Columna publicada en los escombros del periódico La Catarina

miércoles, 30 de junio de 2010

Sindiquiet

La H. Planta docente de la universidad salta en un tombling, como hay unos más gordos es normal salpicar a los más chamacos, que como salen volando igual se vuelven a trepar. Cuando alrededor sólo había milpas y la vida era en blanco y negro, los académicos exigían garantías y regulaban, digamos, el peso y el brincar de los que se subían, para evitar accidentes, por seguridad.

A grandes rasgos una universidad privada se distinguía porque, además de tener mujeres más guapas, congregaba a estudiantes-clientes, y con el dinero que entraba alguna superioridad se ofrecía cambio (aunque esta, en muchos casos, se quedara en el punto de las mujeres). Con tiempo y una lupa de no tan alto calibre, es fácil notar que una segunda distinción de sus populares y públicos símiles, es un cuerpo académico laboralmente desprotegido, vulnerable, segregado.

Por supuesto, estos no es cosa de universidades y cómo se iban a poder salvar. La tendencia es encuerar. Derivado también de una historia muy sucia de los sindicatos mayores, liderado por el salón de la fama de monstruos mexicanos: Elba Esther o el siempre momia Fidel, por ejemplo. Pero hay muchos más igual de monstruos, y como de aliados tenían a los órganos estatales los privados prefirieron prescindir de ellos. Y así, en aras de evitar la mafia se silenció a los trabajadores, se les limitó a decir buenos días y pasar su tarjeta. A mover la cola cada quincena.

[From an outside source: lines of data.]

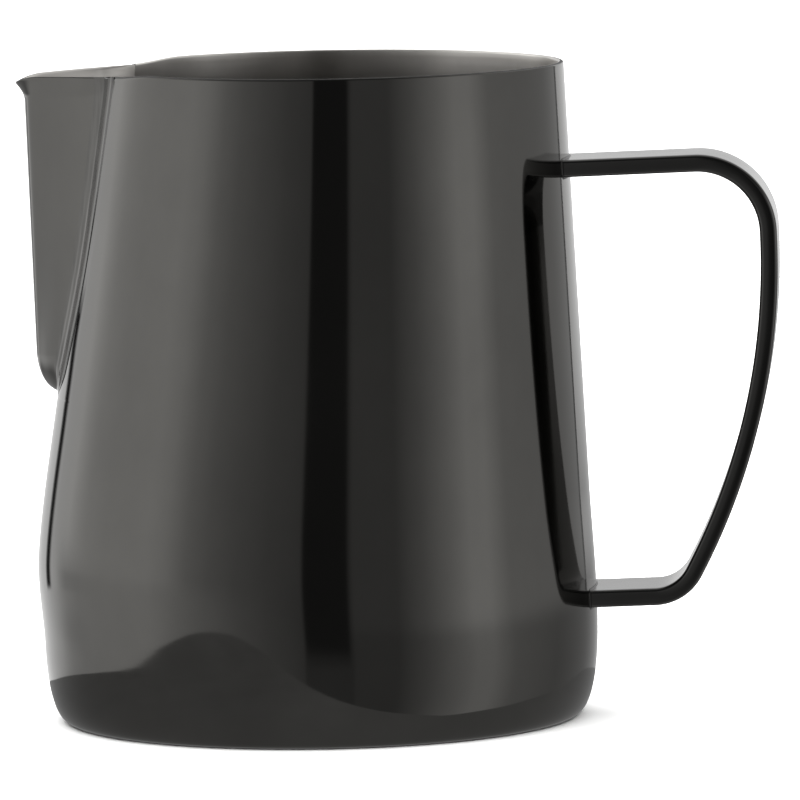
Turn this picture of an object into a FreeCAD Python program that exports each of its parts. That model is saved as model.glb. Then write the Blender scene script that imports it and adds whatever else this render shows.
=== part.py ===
import FreeCAD, Part
import Sketcher
import math
import os

# Milk frothing pitcher: a drawn steel cup, a formed pouring spout welded over a notch in the cup,
# and a bent flat-bar handle welded on at two feet.
# +Z is up, the origin is on the cup's axis in the resting plane, +X points at the handle, the spout is at -X.

Vector = FreeCAD.Vector
doc = FreeCAD.newDocument("milk_pitcher")

sheet = doc.addObject("Spreadsheet::Sheet", "sizes")
SIZES = [
    ("cup_height", 108.0),
    ("wall", 1.0),
    ("base_radius", 41.7),
    ("belly_radius", 45.8),
    ("belly_height", 15.3),
    ("corner_power", 2.3),
    ("cone_start_height", 38.0),
    ("cone_start_radius", 44.7),
    ("rim_radius", 41.65),
    ("rim_edge_round", 0.38),
    ("lean_start_height", 12.0),
    ("bulge_height", 27.5),
    ("bulge_depth", 1.25),
    ("lean_mid_height", 50.0),
    ("lean_mid", 0.6),
    ("lean_mid_slope", 0.11),
    ("lean_rim", 6.2),
    ("lean_rim_slope", 0.08),
    ("lean_softness", 0.35),
    ("panel_radius", 35.5),
    ("panel_draft", 1.0),
    ("panel_depth", 0.9),
    ("spout_toe_height", 54.6),
    ("spout_half_width", 17.9),
    ("seam_power", 2.4),
    ("seam_root", 3.2),
    ("keel_top", 47.8),
    ("keel_slope", 0.0275),
    ("toe_rise", 6.6),
    ("toe_reach", 3.5),
    ("nose_radius_top", 7.0),
    ("nose_radius_toe", 5.0),
    ("flank_bulge", 0.8),
    ("flare_height", 3.3),
    ("flare_nose", 1.7),
    ("flare_flank", 0.8),
    ("lip_height", 107.35),
    ("lip_fall", 0.6),
    ("tip_drop", 1.0),
    ("tip_drop_length", 4.2),
    ("spout_bead_reach", 0.7),
    ("bead_height", 0.7),
    ("strap_thickness", 2.85),
    ("strap_width", 17.2),
    ("strap_edge_round", 0.7),
    ("foot_x", 40.0),
    ("upper_foot_height", 90.75),
    ("upper_rise_angle", 1.8),
    ("upper_run", 23.0),
    ("upper_bend_radius", 11.65),
    ("upper_bend_angle", 89.4),
    ("grip_radius", 109.3),
    ("grip_angle", 30.6),
    ("lower_bend_radius", 7.5),
    ("lower_bend_angle", 60.2),
    ("lower_run", 16.0),
    ("foot_bead_reach", 0.6),
]
for row, (alias, value) in enumerate(SIZES, start=1):
    sheet.set("A%d" % row, alias)
    sheet.set("B%d" % row, str(value))
    sheet.setAlias("B%d" % row, alias)
doc.recompute()


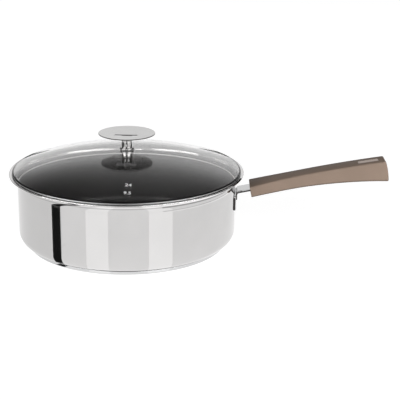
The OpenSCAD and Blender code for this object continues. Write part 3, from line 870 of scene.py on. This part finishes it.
# Painted on the ground edge: a highlight round its outside, shade above it, and near-black shade inside.
painted_edge_low, painted_edge_high = edge_z - 1 * mm, edge_z + 1.6 * mm
painted_edge_stops = ((0, 0.3), (0.06, 1), (0.39, 1), (0.5, 0.08), (0.65, 0.02))
ground_edge, tree, shader, at = material("ground_glass_edge", Metallic=0.85)
grain = placed(tree, turned_grain, Vector=at, Density=2500, Streaks=14)
tone = blend(tree, grain, (0.9, 0.9, 0.9), (1, 1, 1))
z = wire(tree, "SeparateXYZ", {"Vector": at}).outputs["Z"]
painted_edge_light = ramp(tree, carry(tree, z, painted_edge_low, painted_edge_high), *painted_edge_stops)
tone = blend(tree, 1.0, tone, painted_edge_light, "MULTIPLY")
from_inside = wire(tree, "NewGeometry").outputs["Backfacing"]
tone = blend(tree, from_inside, tone, (0.004, 0.004, 0.004))
link(tree, shader, Base_Color=tone, Roughness=carry(tree, grain, 0, 1, 0.28, 0.36))

dress(lid_pane, clear_glass, ground_edge)
mid = face_values(lid_pane, "center")
on_edge = np.hypot(mid[:, 0], mid[:, 1]) > upper_r * face_out - ground_in
lid_pane.data.polygons.foreach_set("material_index", on_edge.astype(np.int32))
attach(lid_pane, "lid")
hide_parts("lid_glass")


# Size marks. The pan's inside width in centimetres and in inches, as plain figures of white enamel
# that is fired onto the glass near its front.
print_white, tree, shader, at = material("fired_print", Roughness=0.5, Specular_IOR_Level=0.2)
worn = placed(tree, specks, Vector=at, Density=5000, Share=0.2)
link(tree, shader, Base_Color=blend(tree, worn, (0.95, 0.95, 0.95), (0.8, 0.8, 0.8)))
print_t, print_bold, print_lift = 0.01 * mm, 0.12 * mm, 0.03 * mm


def size_mark(name, words, x, y, tall):
    """A line of plain figures, centred at x, y and laid on the dome, which is
    z = dome_z + sqrt(R^2 - x^2 - y^2)."""
    line = bpy.data.curves.new(name, "FONT")
    line.body, line.size, line.align_x, line.align_y = words, tall, "CENTER", "CENTER"
    line.extrude, line.offset = print_t, print_bold
    flat = new_object(name + "_line", line)
    bpy.context.view_layer.update()
    mesh = bpy.data.meshes.new_from_object(flat.evaluated_get(bpy.context.evaluated_depsgraph_get()))
    bpy.data.objects.remove(flat)
    points = np.zeros(len(mesh.vertices) * 3)
    mesh.vertices.foreach_get("co", points)
    points = points.reshape(-1, 3) + (x, y, 0)
    face = dome_z + np.sqrt((upper_r + print_lift) ** 2 - points[:, 0] ** 2 - points[:, 1] ** 2)
    points[:, 2] += face
    mesh.vertices.foreach_set("co", points.ravel())
    mark = new_object(name, mesh)
    dress(mark, print_white)
    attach(mark, "lid")


size_mark("size_mark_metric", "24", 8.6 * mm, -95.5 * mm, 7.4 * mm)
size_mark("size_mark_inches", "9.5", 8.6 * mm, -109.8 * mm, 6.6 * mm)


# Knob plate. A flat disc of 1 mm brushed steel with a hanging slot stamped through it, spot-welded to
# the top of its stem.
knob_r, knob_t, plate_edge_r = 31.4 * mm, 1 * mm, 0.35 * mm
knob_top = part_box("knob_plate")[1].z
slot_l, slot_w, slot_off = 24.6 * mm, 5 * mm, 12.2 * mm
slot_edge_r = 0.15 * mm


def knob_disc_surface():
    """A ring of sections between the slot's outline and the disc's: at each angle t about the slot's
    middle both outlines are met by the same ray, and the section runs up the slot's wall, over the
    top, round the rim and back below, by shares of the way from one outline to the other."""
    t = np.linspace(0, 2 * np.pi, 240, endpoint=False)
    ray = np.column_stack((np.cos(t), np.sin(t)))
    fall, half_t = np.linspace(0, np.pi / 2, 4), knob_t / 2

    def slot_at(grow):
        box = np.array([slot_l / 2, slot_w / 2]) + grow
        reach = 1 / np.maximum(np.abs(ray) / box, 1e-9).max(1)
        return ray * reach[:, None] - (0, slot_off)

    def rim_at(shrink):
        along = ray[:, 1] * slot_off
        reach = along + np.sqrt(along ** 2 + (knob_r - shrink) ** 2 - slot_off ** 2)
        return ray * reach[:, None] - (0, slot_off)

    slot_rows = [(slot_at(slot_edge_r * (1 - np.cos(a))), half_t - slot_edge_r * (1 - np.sin(a)))
                 for a in fall]
    near, far = slot_at(slot_edge_r), rim_at(plate_edge_r)
    flat_rows = [(near + share * (far - near), half_t) for share in (0.02, 0.25, 0.5, 0.75, 0.98)]
    rim_rows = [(rim_at(plate_edge_r * (1 - np.sin(a))), half_t - plate_edge_r * (1 - np.cos(a)))
                for a in fall]
    rows = slot_rows + flat_rows + rim_rows
    rings = np.array([ring for side in (1, -1) for ring, z in rows[::side]])
    heights = [knob_top - half_t + side * z for side in (1, -1) for ring, z in rows[::side]]
    z = np.array(heights)[:, None] + 0 * rings[..., 0]
    return np.concatenate((rings, z[..., None]), -1)


knob_disc = skin("knob_disc", knob_disc_surface(), looped=True)
satin_steel, tree, shader, at = material("satin_steel", Metallic=1.0)
grain = placed(tree, turned_grain, Vector=at, Density=3000, Streaks=3)
marks = placed(tree, handling_marks, Vector=at, Size=30)
tone = blend(tree, grain, (0.64, 0.635, 0.63), (0.73, 0.725, 0.72))
link(tree, shader, Base_Color=tone, Roughness=carry(tree, marks, 0, 1, 0.2, 0.28),
     Normal=relief(tree, grain, 0.2, grain_depth))
dress(knob_disc, satin_steel, painted_shade_edge_steel)
# The disc's upright faces are cut edges too, and take the same near-black painted shade.
upright_lean = 0.6
upright = np.abs(face_values(knob_disc, "normal")[:, 2]) < upright_lean
knob_disc.data.polygons.foreach_set("material_index", upright.astype(np.int32))
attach(knob_disc, "lid")
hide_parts("knob_plate")


# Knob stem. A turned and polished steel post, with a thread in its foot for the screw that comes up
# through the glass.
stem_low, stem_high = (corner.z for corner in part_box("knob_stem"))
stem_r, stem_edge_r, thread_r, thread_l = 5.8 * mm, 0.3 * mm, 2.5 * mm, 9 * mm
knob_turns, pole_r = 96, 0.5 * mm
stem_profile = np.vstack((
    [[pole_r, stem_low + thread_l], [thread_r, stem_low + thread_l], [thread_r, stem_low]],
    arc((stem_r - stem_edge_r, stem_low + stem_edge_r), stem_edge_r, -90, 0, 5),
    np.column_stack((np.full(8, stem_r), np.linspace(stem_low + 1 * mm, stem_high - 1 * mm, 8))),
    arc((stem_r - stem_edge_r, stem_high - stem_edge_r), stem_edge_r, 0, 90, 5),
    [[pole_r, stem_high]],
))
mirror_steel = steel("mirror_steel", (0.47, 0.464, 0.46), 0.04, 0.07, 2200, 0.05)
stem = revolve("knob_stem_polished", stem_profile, columns=knob_turns)
dress(stem, mirror_steel)
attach(stem, "lid")
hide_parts("knob_stem")


# Foot ring. A polished steel ring round the foot of the stem's screw. It spreads the knob's load on
# the silicone washer that lies on the glass.
ring_low, ring_high = (corner.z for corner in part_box("knob_foot_ring"))
ring_r, bore_r, round_r = 7.9 * mm, 2.75 * mm, 0.4 * mm
ring_profile = np.vstack((
    [[bore_r, ring_high], [bore_r, ring_low]],
    arc((ring_r - round_r, ring_low + round_r), round_r, -90, 0, 8),
    arc((ring_r - round_r, ring_high - round_r), round_r, 0, 90, 8),
))
foot_ring = revolve("knob_ring_polished", ring_profile, looped=True, columns=knob_turns)
dress(foot_ring, mirror_steel)
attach(foot_ring, "lid")
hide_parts("knob_foot_ring")


# Knob fixing. Two moulded silicone washers keep the steel off the glass, and a steel washer and a
# hexagon-socket screw from below hold the stack. All four keep their CAD shape.
rubber, tree, shader, at = material("grey_silicone", Specular_IOR_Level=0.35)
grain = placed(tree, moulded_skin, Vector=at, Density=3000)
tone = blend(tree, grain, (0.1, 0.1, 0.1), (0.14, 0.14, 0.14))
link(tree, shader, Base_Color=tone, Roughness=carry(tree, grain, 0, 1, 0.55, 0.7))
for node, made in (("knob_seal_upper", rubber), ("knob_seal_lower", rubber),
                   ("knob_inner_washer", zinc_steel), ("knob_screw", zinc_steel)):
    dress(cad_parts[node], made)
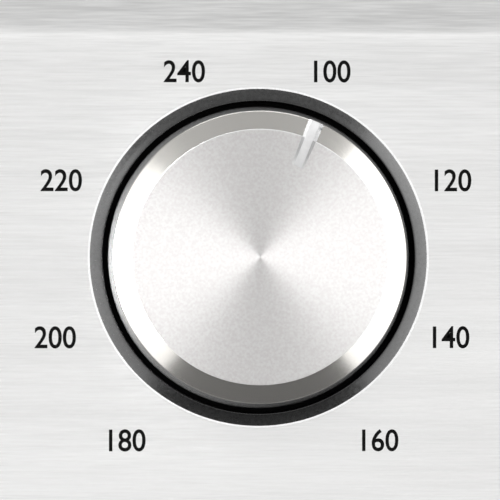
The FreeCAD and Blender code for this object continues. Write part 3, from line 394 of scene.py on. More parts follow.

Cada vez quedan menos organizaciones de defensa al trabajador. Sí, los que hay pueden ser sucios y detestables, pero no menos que las instituciones de las que dependen. Peor: no menos que aquellas instituciones sin sindicatos. Algunos sindicatos carecen de transparencia, sí, pero la solución no es desaparecerlos, de ser así la democracia se hubiera abolido hace mucho.

La Compañía de Luz y fuerza fue tomada por policías federales, se atisba un devenir en obscuridad. Mientras universidades como esta se convierten en incubadoras de crueles patrones, o lo que es mucho peor, de más empleados subordinados para los que la palabra sindicato, sentados en sus cubículos, les provoque escalofríos y ni siquiera sepan por qué. Universidad-fábrica de robots programados a repetir las palabras de su rector, de sus profesores de negocios: más empresas más empleo. Lo qué no dicen es qué tipo de empleos.

No es necesario un vistazo a la maquiladora fronteriza, ni un puñado de historias jodidas. Basta con ver alrededor, preguntarle a un profesor si se siente satisfecho, si cree que le pagan lo justo, si siente el gasto de su honorarios comparable con el gasto en jardines. Preguntarle lo mismo al de intendencia, a la secretaria, o al jardinero, sería un drama mayor que, para este texto, raya en la cursilería.

Las casas están vacías, queda el rastro de un escudo que alguna vez estuvo allí, como la silueta de un sillón en un rincón, el tapiz despegándose de la pared, sólo siluetas. Un ciego sentado observa el letrero, espera a que vengan a pegarle el código de barras. Entonces recuerda: - pero yo no soy ciego, soy mudo.